Member of the Pennsylvania House of Representatives from the 9th district
- In office 1969–1994
- Preceded by: District created
- Succeeded by: Chris Sainato

Personal details
- Born: January 6, 1931 New Castle, Pennsylvania
- Died: August 7, 2013 (aged 82) New Castle, Pennsylvania
- Party: Democratic
- Spouse: Lucretia Fuleno Fee
- Children: 6
- Alma mater: New Castle Senior High School
- Occupation: Former Plasterer

= Thomas Fee =

American politician

Thomas J. Fee (January 6, 1931 – August 7, 2013) was an American Democratic politician who served as a member of the Pennsylvania House of Representatives.

==Biography==
Fee was born in New Castle, Pennsylvania on January 6, 1931.

In 1973, he co-sponsored legislation with Rep.

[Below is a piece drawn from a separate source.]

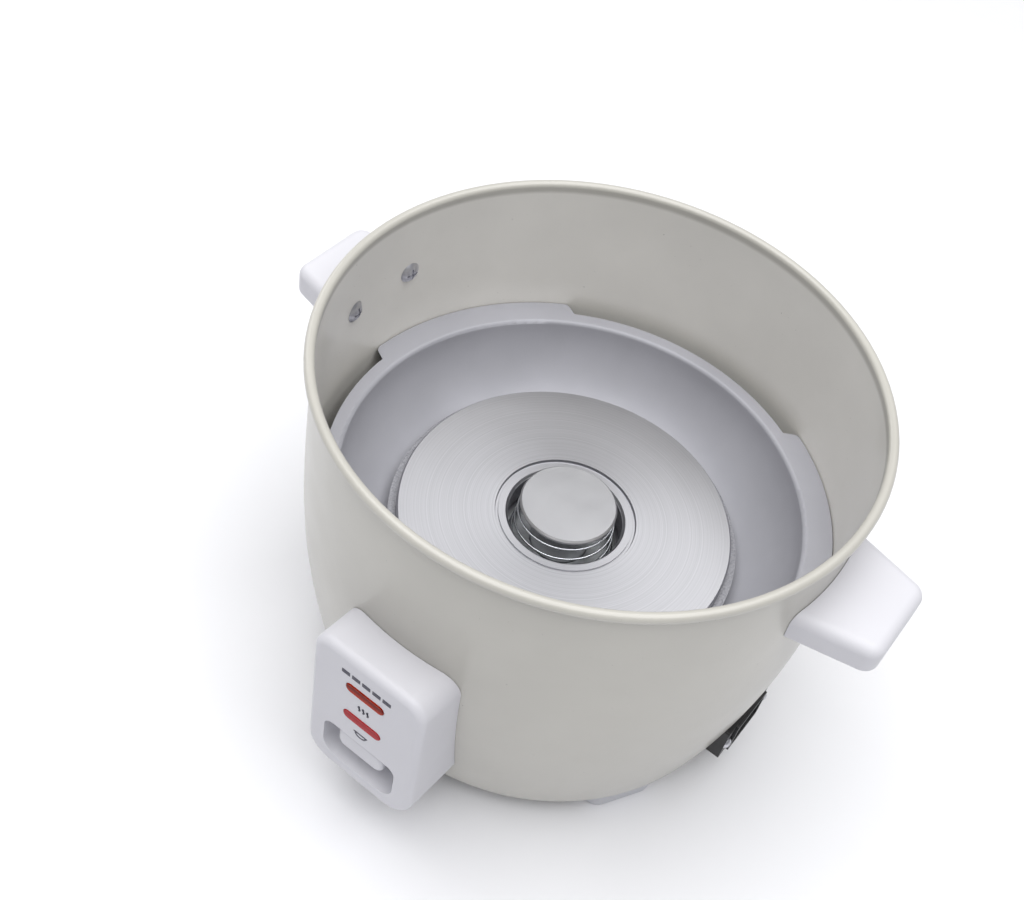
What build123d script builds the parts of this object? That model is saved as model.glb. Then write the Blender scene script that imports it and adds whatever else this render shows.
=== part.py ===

Anita Palermo Kelly to improve the quality of medical care available to Pennsylvanians and address the growing shortage of doctors across the Commonwealth of Pennsylvania by improving training requirements for physicians' assistants in order to enable those healthcare professionals to perform a wider range of medical procedures under the supervision of qualified physicians.

He died at a nursing home in New Castle on August 7, 2013.